_Instructions to follow_
Extract from the entries below, exactly as given, only the lines from the line containing "const flint = new" to the line containing "if empty is", both lines included.

## start Raw records

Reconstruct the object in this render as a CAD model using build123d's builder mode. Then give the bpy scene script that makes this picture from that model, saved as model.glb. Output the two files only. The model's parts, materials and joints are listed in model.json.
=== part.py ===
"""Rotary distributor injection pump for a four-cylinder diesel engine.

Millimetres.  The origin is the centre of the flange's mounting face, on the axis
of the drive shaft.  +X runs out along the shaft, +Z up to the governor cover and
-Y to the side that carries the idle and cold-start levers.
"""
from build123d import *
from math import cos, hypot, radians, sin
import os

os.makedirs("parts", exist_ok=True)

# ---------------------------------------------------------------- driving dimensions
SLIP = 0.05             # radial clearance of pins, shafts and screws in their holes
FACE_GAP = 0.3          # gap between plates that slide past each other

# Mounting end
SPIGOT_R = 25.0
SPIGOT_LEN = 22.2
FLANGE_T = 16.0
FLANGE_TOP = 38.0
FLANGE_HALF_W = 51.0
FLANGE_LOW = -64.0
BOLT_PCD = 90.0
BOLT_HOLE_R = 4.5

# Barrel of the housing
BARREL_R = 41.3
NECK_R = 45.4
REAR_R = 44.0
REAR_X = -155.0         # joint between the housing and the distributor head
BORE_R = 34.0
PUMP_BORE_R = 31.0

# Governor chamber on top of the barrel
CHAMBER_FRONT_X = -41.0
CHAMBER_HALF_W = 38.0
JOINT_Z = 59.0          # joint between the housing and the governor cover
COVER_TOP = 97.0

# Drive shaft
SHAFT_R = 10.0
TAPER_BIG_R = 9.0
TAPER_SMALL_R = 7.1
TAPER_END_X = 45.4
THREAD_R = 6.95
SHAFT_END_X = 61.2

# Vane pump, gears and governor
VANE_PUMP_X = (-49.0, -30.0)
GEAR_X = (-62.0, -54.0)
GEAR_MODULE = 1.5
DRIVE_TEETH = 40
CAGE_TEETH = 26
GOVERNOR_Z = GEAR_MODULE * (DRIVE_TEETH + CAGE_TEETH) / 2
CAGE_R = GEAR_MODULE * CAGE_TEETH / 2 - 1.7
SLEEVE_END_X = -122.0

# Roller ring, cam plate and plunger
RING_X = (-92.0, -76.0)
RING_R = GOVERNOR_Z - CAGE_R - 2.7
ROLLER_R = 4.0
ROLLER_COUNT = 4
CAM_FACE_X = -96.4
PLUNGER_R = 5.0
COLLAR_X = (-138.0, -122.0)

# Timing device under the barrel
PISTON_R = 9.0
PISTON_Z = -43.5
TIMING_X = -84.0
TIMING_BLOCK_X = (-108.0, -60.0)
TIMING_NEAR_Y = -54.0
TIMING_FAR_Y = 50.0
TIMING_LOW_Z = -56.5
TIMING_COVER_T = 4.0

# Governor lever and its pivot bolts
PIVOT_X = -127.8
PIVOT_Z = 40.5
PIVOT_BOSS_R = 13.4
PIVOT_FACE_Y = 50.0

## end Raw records
## start Raw records

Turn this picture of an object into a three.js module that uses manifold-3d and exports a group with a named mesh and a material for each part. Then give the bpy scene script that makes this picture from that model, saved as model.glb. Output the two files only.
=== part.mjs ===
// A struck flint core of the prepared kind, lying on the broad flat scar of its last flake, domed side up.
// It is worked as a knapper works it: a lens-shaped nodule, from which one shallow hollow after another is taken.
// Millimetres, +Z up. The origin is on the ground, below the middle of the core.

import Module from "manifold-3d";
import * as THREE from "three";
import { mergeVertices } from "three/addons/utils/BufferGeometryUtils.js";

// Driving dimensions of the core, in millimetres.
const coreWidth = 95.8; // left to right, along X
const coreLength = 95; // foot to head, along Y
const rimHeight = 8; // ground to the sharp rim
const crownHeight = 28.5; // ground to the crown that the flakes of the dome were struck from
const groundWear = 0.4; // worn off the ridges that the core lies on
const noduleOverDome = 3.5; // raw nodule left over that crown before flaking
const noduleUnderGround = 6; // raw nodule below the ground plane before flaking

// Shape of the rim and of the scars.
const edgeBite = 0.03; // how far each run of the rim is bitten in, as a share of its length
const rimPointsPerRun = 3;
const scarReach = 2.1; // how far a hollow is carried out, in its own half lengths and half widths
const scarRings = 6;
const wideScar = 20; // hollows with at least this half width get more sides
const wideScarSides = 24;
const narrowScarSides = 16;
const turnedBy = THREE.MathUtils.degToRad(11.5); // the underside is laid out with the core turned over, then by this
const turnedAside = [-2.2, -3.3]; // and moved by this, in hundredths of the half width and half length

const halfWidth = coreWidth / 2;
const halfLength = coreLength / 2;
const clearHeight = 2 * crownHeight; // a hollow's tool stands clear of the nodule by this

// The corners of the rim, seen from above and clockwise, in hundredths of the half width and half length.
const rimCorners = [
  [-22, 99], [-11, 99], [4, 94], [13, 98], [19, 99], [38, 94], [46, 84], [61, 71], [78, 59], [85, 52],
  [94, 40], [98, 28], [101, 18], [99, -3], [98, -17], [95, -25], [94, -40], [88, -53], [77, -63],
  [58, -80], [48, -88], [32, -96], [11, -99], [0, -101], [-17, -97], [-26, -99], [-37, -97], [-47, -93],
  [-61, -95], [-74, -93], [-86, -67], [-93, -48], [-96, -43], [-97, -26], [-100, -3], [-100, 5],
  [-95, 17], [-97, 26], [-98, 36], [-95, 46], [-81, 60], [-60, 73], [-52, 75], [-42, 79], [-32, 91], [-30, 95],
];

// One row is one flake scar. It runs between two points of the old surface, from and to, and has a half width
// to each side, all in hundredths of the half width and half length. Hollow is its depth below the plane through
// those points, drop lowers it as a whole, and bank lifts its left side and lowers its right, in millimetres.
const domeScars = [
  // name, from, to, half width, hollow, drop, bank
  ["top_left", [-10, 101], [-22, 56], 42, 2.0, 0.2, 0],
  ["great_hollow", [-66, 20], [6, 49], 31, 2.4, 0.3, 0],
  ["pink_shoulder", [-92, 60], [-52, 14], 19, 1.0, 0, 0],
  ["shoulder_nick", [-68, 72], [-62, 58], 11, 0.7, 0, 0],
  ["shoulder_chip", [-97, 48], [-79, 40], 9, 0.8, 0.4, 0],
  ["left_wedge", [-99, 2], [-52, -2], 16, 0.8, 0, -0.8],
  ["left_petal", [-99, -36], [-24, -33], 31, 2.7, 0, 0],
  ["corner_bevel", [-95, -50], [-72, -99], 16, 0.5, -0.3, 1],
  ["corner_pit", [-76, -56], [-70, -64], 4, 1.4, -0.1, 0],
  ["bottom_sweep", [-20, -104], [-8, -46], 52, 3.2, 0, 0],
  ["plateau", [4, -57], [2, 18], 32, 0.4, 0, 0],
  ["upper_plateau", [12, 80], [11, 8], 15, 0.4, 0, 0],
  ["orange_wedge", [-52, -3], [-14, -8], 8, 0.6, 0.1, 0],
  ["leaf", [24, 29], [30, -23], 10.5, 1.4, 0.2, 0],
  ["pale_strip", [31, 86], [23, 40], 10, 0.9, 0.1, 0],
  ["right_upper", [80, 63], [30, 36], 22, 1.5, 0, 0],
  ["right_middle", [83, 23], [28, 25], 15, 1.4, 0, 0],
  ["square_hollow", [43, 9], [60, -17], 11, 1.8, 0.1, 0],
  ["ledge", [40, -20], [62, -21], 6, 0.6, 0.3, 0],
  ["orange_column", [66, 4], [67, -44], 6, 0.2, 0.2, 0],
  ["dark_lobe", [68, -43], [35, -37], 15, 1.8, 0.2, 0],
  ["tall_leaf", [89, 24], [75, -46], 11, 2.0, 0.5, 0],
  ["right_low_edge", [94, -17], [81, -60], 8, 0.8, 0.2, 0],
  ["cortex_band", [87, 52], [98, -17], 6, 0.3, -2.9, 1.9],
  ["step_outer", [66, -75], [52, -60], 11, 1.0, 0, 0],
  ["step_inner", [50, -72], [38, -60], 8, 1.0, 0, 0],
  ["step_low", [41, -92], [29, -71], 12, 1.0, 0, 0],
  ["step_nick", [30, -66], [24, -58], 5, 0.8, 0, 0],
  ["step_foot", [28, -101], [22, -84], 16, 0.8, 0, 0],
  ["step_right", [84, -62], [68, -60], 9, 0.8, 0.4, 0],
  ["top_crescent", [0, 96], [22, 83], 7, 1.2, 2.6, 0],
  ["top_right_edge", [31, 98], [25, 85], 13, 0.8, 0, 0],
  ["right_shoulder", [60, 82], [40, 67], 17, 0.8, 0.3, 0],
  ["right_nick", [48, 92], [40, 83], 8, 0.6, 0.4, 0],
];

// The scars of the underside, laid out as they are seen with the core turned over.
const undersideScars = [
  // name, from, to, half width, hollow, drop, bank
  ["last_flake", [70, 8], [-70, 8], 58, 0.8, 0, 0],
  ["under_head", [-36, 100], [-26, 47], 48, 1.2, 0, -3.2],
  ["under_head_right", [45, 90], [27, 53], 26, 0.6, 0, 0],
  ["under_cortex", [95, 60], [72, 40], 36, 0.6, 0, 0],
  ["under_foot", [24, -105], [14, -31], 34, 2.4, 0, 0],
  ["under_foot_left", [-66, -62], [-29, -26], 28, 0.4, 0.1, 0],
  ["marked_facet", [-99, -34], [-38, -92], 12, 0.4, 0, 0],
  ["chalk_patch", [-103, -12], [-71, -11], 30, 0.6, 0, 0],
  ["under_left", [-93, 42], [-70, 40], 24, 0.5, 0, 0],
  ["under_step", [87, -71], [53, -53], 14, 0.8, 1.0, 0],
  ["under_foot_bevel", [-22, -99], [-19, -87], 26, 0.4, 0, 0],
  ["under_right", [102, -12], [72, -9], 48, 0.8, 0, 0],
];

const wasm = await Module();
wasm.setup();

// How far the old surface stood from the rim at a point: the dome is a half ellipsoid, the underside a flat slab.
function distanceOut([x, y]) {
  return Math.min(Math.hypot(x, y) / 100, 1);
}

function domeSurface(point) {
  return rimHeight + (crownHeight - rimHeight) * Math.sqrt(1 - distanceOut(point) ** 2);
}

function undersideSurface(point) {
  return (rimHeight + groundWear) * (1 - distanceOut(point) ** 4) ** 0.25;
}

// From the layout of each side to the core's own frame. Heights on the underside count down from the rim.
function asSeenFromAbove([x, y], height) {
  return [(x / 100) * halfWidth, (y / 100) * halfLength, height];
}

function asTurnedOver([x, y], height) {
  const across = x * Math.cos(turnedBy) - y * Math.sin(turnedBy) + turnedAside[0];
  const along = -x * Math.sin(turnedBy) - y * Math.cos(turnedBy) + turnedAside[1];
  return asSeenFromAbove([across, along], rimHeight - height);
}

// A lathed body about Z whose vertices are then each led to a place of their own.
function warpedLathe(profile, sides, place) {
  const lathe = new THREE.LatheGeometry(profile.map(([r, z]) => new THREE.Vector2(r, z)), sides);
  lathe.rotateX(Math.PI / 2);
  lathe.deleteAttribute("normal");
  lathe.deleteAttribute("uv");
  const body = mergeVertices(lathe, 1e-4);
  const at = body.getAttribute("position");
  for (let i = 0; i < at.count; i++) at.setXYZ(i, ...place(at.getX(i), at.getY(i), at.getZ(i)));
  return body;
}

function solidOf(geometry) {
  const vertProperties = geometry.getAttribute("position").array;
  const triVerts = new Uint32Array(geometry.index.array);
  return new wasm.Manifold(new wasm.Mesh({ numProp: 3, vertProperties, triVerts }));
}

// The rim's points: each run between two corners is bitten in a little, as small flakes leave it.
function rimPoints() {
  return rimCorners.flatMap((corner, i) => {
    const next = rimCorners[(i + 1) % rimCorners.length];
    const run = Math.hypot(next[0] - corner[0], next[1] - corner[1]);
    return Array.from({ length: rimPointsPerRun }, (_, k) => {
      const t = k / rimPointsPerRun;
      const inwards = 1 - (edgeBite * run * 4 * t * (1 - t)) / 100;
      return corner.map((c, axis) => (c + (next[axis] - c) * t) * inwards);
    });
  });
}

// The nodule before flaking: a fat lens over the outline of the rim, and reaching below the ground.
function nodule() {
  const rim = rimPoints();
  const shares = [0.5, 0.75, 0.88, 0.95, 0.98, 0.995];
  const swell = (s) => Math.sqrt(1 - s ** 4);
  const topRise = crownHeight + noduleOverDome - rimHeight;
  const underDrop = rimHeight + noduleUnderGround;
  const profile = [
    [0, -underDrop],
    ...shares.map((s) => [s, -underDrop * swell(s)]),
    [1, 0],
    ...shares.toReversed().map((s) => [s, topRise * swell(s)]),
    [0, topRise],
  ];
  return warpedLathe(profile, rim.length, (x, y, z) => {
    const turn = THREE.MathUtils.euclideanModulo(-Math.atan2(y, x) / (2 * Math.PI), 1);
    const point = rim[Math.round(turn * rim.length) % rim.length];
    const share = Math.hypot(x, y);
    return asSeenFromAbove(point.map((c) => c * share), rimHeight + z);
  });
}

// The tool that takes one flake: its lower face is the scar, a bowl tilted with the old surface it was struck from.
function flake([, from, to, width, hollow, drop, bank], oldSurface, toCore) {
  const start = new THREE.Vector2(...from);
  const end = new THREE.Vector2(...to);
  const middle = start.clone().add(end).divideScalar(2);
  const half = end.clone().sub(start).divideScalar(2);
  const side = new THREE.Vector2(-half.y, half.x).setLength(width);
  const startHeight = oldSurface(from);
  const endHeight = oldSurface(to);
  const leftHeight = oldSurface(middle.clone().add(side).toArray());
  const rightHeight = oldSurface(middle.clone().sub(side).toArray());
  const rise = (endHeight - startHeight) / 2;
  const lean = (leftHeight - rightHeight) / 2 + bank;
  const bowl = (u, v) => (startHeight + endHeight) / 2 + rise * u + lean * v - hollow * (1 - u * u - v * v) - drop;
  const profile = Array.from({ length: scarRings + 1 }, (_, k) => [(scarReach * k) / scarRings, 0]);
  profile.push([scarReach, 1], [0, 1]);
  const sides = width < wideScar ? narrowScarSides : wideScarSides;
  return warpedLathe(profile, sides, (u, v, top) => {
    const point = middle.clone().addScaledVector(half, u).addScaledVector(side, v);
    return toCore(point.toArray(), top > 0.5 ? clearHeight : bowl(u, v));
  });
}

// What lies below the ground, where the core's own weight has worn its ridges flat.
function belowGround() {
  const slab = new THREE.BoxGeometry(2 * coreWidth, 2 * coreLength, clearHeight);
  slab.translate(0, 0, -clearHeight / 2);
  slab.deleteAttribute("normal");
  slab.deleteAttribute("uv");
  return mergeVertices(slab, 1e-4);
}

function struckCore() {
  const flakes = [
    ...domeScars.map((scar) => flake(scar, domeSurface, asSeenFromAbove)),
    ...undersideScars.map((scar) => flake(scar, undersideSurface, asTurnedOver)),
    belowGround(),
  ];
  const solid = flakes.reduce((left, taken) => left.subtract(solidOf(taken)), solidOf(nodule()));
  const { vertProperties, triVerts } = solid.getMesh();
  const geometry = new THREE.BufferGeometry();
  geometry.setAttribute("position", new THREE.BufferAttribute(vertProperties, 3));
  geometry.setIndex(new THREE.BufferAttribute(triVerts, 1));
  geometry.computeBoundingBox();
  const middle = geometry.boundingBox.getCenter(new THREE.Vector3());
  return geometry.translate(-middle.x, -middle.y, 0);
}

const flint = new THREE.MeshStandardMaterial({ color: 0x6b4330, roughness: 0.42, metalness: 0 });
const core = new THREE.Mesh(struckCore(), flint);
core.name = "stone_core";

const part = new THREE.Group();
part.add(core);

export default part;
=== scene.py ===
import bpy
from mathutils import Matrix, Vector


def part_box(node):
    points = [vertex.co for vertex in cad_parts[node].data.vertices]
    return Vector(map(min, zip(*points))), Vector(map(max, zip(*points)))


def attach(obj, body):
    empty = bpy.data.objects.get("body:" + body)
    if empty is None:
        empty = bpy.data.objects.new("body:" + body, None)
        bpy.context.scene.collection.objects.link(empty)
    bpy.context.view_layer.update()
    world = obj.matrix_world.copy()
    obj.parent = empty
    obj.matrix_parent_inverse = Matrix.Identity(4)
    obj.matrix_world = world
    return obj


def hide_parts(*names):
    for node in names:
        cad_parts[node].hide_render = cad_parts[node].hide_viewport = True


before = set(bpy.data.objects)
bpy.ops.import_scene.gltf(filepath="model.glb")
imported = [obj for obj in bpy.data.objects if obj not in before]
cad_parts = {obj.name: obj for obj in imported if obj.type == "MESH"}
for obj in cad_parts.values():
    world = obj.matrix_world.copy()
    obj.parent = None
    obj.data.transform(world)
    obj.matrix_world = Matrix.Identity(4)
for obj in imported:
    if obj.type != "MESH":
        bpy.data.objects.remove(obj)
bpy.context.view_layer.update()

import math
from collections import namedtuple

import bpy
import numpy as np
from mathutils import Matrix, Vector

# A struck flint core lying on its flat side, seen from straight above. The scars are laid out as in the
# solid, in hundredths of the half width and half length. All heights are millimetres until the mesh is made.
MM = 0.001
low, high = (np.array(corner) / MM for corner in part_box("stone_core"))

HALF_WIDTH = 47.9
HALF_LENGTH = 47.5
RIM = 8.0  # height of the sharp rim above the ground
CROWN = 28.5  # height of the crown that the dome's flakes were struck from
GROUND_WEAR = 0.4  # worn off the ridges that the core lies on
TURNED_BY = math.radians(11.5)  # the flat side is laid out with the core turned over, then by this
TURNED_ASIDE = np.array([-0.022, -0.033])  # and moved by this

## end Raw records
## start Raw records

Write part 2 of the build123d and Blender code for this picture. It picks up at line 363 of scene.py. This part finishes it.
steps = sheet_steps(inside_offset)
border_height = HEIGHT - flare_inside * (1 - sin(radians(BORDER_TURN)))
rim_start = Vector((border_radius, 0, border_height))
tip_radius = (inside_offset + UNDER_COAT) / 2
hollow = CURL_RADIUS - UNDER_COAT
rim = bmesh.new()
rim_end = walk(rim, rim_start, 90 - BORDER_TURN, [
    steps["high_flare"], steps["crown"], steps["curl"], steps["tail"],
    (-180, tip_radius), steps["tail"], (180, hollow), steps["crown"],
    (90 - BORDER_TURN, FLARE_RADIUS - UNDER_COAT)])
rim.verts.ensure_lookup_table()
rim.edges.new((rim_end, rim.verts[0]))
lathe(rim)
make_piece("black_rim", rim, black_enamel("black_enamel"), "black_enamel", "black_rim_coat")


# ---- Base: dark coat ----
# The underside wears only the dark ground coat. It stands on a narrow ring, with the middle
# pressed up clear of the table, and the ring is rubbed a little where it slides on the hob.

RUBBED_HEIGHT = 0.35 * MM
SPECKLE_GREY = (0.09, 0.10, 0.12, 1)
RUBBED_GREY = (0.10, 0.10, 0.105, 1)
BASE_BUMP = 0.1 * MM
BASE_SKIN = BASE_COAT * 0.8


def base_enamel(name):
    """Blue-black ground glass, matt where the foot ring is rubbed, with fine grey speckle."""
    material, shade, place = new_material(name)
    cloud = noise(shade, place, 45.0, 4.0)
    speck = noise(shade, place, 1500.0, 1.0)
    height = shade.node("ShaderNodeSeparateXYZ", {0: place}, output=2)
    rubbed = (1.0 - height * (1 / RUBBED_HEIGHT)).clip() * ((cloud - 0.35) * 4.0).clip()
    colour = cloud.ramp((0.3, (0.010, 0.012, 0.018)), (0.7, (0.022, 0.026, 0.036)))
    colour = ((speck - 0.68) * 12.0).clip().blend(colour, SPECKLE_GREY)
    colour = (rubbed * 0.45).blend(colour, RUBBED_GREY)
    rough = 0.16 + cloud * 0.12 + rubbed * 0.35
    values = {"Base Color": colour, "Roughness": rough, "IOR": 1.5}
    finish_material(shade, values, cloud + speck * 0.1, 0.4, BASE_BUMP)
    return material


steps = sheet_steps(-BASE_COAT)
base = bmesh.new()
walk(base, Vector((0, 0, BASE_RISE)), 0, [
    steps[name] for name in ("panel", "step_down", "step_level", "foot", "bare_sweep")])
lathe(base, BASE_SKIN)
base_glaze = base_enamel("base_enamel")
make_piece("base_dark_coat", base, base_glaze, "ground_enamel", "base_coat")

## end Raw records

_Result of this exercise_
const flint = new THREE.MeshStandardMaterial({ color: 0x6b4330, roughness: 0.42, metalness: 0 });
const core = new THREE.Mesh(struckCore(), flint);
core.name = "stone_core";

const part = new THREE.Group();
part.add(core);

export default part;
=== scene.py ===
import bpy
from mathutils import Matrix, Vector


def part_box(node):
    points = [vertex.co for vertex in cad_parts[node].data.vertices]
    return Vector(map(min, zip(*points))), Vector(map(max, zip(*points)))


def attach(obj, body):
    empty = bpy.data.objects.get("body:" + body)
    if empty is None:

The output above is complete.